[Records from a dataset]
--- BEGIN ---
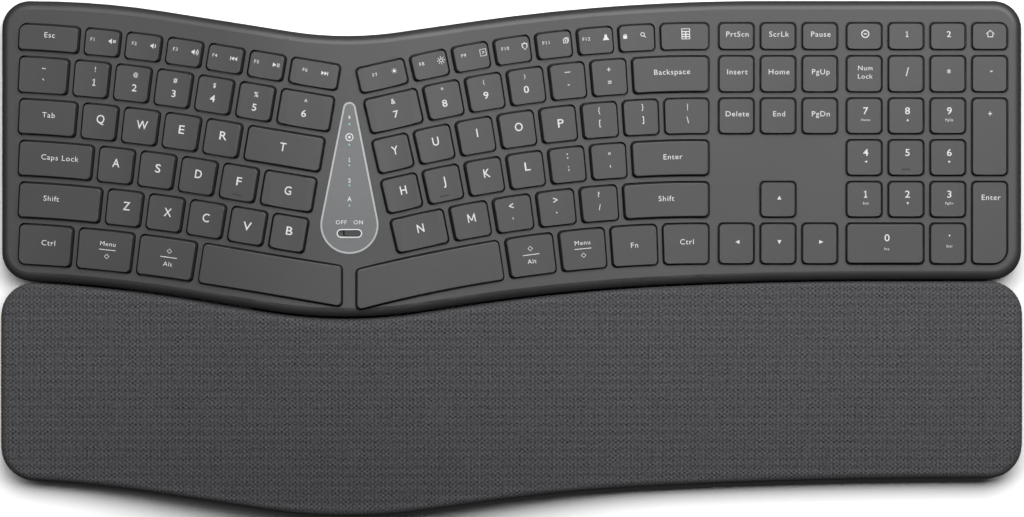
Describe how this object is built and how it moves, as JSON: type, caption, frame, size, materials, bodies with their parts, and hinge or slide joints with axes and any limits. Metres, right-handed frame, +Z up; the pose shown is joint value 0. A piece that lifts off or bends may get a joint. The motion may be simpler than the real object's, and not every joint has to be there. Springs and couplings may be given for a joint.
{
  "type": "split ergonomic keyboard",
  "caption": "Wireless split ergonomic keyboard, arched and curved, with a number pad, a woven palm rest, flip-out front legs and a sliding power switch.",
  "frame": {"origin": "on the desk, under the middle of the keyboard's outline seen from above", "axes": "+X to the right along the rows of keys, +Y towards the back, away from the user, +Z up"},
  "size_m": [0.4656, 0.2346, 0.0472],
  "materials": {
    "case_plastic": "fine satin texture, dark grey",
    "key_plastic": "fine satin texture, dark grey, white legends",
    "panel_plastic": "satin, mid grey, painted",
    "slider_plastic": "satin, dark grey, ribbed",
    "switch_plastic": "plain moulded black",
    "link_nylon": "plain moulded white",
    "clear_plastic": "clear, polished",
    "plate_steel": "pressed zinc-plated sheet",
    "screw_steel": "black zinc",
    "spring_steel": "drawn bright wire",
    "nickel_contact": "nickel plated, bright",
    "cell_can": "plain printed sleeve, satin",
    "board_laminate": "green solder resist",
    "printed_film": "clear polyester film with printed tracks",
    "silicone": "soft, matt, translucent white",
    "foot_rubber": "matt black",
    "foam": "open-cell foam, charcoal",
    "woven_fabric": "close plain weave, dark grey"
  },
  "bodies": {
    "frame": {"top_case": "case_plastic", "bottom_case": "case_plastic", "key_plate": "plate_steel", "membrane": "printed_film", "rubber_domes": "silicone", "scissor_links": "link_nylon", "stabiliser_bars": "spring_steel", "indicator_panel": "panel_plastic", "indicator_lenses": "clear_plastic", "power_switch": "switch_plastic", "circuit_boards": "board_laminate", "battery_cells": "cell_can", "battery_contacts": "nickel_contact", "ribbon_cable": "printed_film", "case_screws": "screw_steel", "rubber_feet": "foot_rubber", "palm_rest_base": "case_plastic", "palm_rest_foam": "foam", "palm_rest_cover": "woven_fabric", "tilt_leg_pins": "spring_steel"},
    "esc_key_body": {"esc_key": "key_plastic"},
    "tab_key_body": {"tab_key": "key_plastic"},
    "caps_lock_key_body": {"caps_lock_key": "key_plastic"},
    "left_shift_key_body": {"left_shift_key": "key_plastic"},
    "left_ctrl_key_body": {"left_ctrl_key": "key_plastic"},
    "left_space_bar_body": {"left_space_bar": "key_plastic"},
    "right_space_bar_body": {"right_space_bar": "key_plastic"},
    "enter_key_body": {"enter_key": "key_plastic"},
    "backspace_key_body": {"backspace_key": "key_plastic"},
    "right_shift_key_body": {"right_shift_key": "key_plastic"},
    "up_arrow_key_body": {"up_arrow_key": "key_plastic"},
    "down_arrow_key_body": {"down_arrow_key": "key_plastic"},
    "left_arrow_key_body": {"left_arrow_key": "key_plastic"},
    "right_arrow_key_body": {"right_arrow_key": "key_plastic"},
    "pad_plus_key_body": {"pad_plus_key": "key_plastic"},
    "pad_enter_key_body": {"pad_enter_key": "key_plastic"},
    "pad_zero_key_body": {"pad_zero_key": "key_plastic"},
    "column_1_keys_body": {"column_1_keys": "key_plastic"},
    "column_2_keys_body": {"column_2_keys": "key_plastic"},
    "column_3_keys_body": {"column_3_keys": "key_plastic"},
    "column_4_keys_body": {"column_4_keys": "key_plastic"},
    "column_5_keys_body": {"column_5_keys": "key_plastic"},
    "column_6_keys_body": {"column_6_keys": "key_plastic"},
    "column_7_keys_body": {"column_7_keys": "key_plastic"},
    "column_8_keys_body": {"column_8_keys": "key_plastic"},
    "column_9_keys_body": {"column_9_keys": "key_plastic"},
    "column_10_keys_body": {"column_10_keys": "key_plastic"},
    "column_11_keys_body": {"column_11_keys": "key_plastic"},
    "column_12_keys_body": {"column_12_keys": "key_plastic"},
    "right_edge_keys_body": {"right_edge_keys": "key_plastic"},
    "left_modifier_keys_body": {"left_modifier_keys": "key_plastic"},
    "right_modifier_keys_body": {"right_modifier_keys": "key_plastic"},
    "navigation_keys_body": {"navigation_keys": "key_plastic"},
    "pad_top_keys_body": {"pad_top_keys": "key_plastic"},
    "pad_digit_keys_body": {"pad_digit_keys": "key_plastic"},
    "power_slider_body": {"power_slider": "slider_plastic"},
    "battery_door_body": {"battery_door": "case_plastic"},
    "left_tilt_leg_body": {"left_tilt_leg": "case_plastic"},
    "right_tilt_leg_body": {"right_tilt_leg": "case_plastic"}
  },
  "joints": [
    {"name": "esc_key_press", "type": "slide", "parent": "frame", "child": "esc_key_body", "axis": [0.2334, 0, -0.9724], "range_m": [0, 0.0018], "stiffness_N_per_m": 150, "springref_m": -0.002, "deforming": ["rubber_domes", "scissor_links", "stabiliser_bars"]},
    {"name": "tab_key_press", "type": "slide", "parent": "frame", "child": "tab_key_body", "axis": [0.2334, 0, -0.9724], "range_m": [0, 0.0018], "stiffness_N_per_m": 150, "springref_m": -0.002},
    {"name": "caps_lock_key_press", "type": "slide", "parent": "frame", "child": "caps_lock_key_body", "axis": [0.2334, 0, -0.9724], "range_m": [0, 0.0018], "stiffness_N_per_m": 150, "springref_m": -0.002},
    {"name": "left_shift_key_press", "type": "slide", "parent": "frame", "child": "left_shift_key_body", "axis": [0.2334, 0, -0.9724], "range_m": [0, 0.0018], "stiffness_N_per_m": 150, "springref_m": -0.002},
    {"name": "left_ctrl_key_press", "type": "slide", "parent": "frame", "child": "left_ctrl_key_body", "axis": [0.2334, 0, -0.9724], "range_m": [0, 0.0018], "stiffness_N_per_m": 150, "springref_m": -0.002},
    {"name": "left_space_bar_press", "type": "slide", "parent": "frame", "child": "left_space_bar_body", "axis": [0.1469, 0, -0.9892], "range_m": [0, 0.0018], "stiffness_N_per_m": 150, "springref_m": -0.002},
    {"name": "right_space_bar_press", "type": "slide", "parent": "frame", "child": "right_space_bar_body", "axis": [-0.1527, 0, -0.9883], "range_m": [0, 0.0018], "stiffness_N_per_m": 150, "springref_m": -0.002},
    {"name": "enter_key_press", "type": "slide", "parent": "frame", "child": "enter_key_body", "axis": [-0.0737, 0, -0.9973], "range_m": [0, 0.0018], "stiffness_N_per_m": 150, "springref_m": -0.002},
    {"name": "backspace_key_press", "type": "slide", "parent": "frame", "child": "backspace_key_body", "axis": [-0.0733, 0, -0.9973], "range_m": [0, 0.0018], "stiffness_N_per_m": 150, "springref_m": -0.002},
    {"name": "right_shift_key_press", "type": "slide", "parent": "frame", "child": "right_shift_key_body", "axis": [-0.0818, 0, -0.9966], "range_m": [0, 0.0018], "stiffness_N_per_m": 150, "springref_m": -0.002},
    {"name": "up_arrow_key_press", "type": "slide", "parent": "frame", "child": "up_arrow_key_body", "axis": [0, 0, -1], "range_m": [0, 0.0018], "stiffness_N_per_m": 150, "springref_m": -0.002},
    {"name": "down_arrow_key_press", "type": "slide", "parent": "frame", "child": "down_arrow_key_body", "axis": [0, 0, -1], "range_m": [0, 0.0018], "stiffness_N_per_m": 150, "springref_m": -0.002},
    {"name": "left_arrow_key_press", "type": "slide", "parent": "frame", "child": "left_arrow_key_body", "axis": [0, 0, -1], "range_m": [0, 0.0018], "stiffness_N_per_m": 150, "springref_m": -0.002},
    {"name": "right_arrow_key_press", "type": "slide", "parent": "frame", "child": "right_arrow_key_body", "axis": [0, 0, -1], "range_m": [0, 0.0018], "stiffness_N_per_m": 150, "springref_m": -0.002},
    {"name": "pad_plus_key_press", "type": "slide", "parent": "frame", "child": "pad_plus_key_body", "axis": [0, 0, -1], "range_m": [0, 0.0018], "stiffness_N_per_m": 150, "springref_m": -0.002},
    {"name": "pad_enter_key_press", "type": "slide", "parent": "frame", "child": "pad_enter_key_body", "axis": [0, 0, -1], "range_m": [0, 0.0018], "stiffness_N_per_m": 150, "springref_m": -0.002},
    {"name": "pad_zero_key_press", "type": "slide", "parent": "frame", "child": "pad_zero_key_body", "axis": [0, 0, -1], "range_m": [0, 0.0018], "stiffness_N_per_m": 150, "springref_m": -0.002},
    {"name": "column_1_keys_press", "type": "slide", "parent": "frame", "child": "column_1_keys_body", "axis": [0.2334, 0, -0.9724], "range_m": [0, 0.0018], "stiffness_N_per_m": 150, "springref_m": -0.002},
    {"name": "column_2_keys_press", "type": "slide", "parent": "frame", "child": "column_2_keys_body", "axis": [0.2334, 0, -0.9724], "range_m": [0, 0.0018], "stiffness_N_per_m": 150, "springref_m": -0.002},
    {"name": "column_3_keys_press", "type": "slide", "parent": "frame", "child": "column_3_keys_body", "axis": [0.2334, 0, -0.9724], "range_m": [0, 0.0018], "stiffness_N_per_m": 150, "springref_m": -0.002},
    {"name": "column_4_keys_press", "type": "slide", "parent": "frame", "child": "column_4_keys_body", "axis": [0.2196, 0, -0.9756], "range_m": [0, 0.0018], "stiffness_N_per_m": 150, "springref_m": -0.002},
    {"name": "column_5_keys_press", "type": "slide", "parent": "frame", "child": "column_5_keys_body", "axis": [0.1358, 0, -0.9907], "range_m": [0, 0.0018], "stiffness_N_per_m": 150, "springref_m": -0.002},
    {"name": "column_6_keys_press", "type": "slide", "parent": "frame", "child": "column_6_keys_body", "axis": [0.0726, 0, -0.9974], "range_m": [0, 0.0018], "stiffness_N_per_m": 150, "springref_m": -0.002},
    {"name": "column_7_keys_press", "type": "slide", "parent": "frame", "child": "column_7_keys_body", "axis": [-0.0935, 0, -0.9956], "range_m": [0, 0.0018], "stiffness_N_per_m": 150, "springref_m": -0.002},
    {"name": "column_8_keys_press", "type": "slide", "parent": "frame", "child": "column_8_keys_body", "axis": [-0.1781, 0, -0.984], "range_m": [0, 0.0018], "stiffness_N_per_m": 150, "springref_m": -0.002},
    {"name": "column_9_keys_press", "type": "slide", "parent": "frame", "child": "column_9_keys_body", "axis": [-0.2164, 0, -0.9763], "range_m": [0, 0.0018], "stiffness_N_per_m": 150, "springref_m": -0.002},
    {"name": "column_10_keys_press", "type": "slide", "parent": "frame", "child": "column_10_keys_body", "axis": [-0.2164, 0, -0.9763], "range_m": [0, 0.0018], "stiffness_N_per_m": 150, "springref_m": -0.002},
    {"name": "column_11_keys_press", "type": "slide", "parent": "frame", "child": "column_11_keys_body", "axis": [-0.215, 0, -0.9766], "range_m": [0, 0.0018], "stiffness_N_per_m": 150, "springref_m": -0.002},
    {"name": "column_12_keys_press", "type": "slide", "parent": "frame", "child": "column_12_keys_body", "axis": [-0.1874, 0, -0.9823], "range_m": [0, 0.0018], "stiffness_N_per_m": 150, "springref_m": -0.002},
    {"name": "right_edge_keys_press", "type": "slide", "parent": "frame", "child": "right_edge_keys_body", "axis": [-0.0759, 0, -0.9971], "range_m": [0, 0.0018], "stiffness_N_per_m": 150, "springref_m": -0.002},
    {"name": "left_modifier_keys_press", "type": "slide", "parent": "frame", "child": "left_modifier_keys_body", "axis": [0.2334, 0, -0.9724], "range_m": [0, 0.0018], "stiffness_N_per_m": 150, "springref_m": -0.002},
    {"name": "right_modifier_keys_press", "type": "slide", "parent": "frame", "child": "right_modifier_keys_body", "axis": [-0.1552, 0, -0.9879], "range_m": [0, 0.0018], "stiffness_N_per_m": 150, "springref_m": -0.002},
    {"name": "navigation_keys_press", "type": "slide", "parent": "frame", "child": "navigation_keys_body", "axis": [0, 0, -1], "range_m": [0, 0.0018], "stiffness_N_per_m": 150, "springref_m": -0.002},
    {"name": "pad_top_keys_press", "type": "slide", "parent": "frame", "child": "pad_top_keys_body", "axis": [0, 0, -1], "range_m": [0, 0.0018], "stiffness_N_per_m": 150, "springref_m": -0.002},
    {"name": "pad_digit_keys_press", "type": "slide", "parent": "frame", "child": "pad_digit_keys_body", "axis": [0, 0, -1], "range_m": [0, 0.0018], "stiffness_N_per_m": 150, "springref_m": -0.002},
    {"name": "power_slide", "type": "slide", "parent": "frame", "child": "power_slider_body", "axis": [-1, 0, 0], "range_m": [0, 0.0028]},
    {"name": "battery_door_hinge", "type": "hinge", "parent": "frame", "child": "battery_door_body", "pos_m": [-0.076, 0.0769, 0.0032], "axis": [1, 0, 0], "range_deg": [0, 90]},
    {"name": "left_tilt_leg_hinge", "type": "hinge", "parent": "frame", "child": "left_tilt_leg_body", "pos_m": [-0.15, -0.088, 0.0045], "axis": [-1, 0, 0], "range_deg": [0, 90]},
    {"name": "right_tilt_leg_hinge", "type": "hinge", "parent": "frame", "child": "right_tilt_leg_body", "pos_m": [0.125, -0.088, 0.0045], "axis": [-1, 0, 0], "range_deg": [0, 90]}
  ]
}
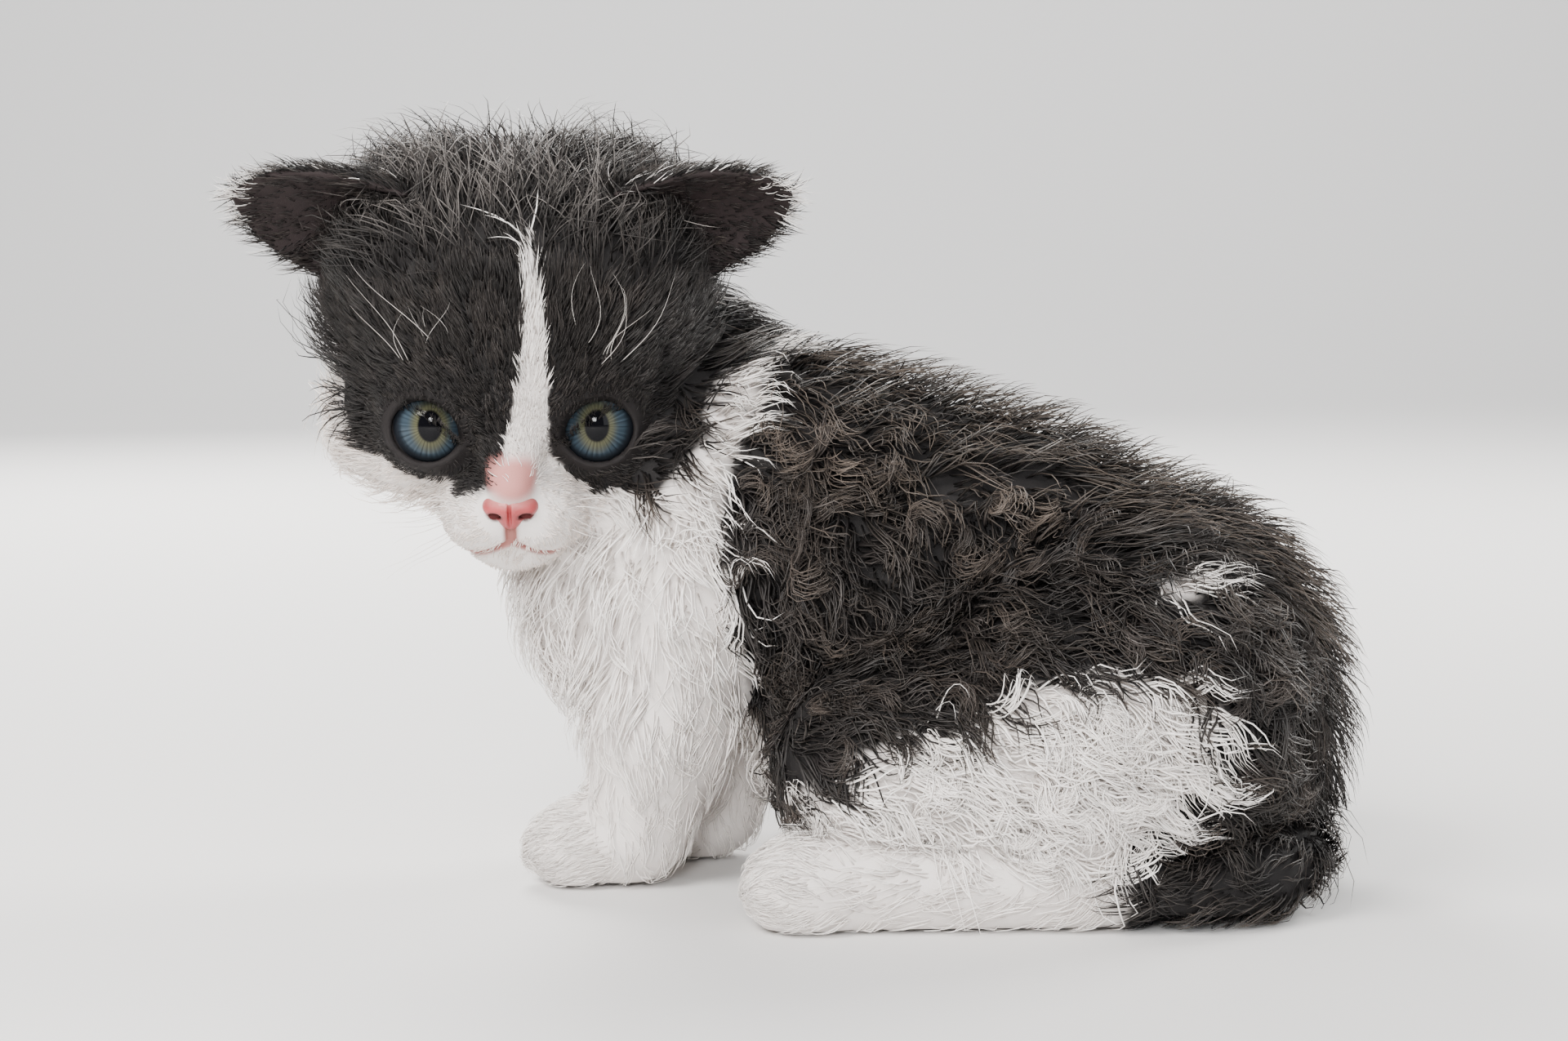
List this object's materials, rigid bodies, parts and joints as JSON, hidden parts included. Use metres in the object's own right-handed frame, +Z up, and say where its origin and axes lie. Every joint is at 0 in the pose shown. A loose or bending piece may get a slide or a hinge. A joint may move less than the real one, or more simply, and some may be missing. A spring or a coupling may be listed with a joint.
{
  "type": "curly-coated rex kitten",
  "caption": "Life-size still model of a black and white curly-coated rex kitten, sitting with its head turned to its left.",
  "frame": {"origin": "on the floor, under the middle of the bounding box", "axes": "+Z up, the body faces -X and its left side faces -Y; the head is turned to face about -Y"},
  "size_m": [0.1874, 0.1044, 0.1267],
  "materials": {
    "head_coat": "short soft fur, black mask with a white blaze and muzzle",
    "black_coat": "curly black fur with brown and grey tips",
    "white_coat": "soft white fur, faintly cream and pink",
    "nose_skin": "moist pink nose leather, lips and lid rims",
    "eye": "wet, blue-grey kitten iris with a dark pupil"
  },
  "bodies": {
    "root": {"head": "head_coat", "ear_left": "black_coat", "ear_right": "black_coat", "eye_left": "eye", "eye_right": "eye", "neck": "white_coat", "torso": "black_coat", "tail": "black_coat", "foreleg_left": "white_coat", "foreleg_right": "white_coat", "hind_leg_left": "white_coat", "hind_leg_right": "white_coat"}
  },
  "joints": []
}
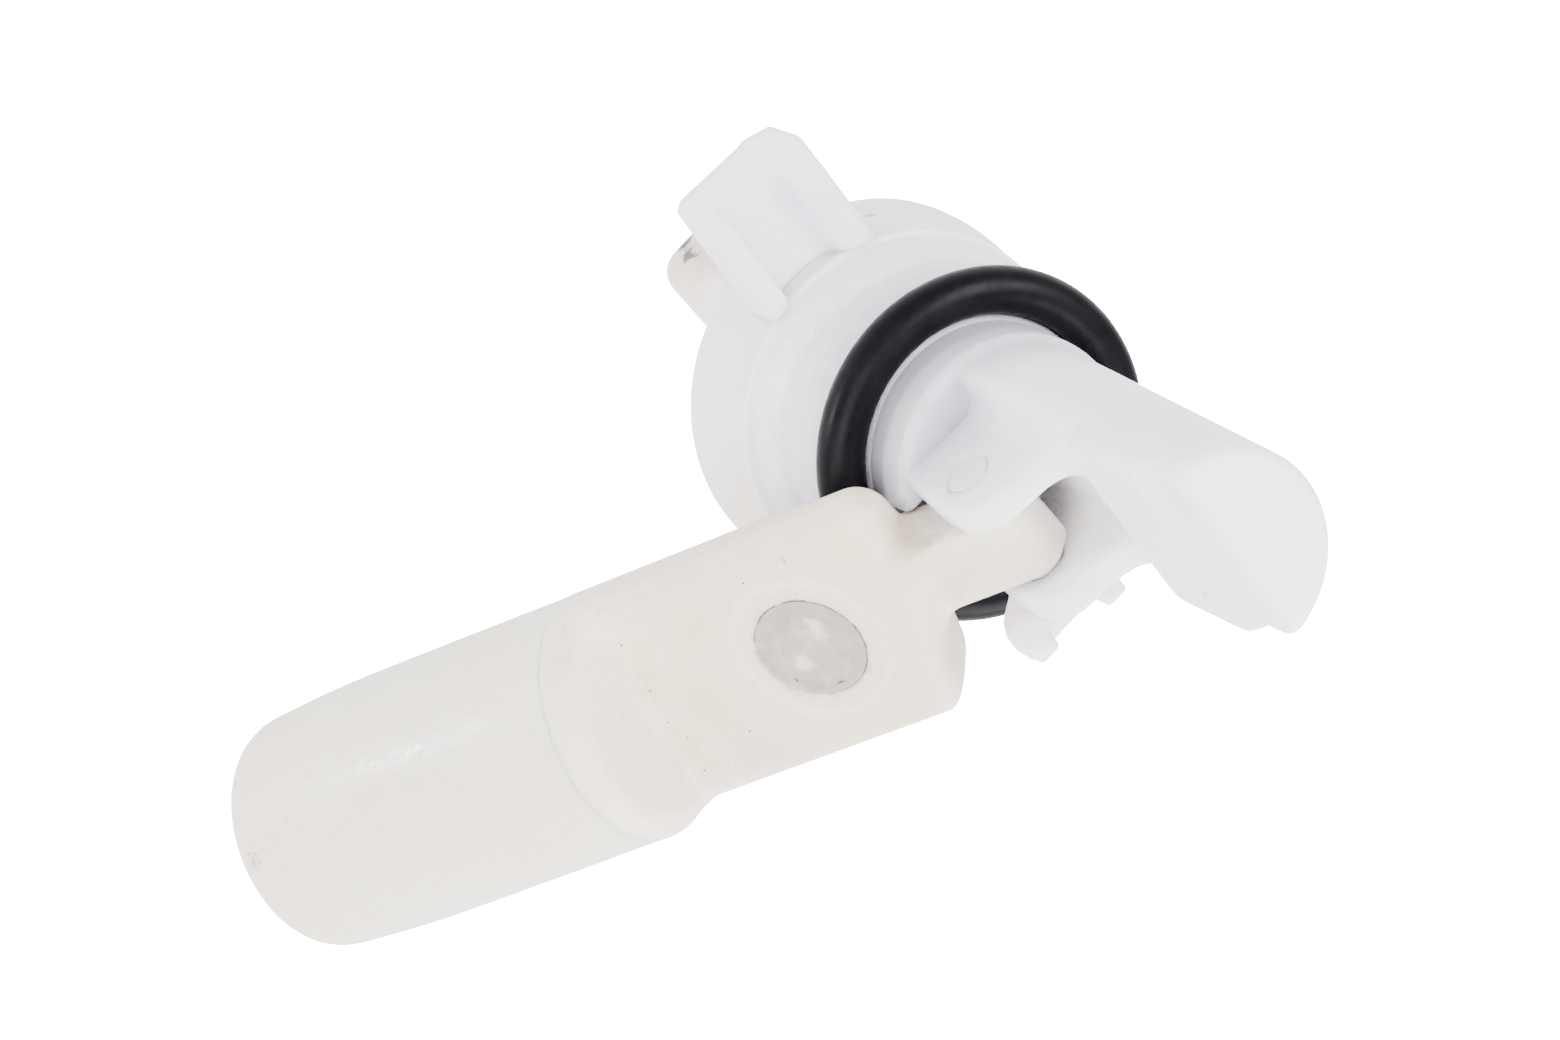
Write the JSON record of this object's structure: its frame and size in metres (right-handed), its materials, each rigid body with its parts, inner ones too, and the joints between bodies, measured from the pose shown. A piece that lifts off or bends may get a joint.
--- END ---
Search the lines for the string "lifts" and copy every line that has it.

:: Task answer ::
Describe how this object is built and how it moves, as JSON: type, caption, frame, size, materials, bodies with their parts, and hinge or slide joints with axes and any limits. Metres, right-handed frame, +Z up; the pose shown is joint value 0. A piece that lifts off or bends may get a joint. The motion may be simpler than the real object's, and not every joint has to be there. Springs and couplings may be given for a joint.
Write the JSON record of this object's structure: its frame and size in metres (right-handed), its materials, each rigid body with its parts, inner ones too, and the joints between bodies, measured from the pose shown. A piece that lifts off or bends may get a joint.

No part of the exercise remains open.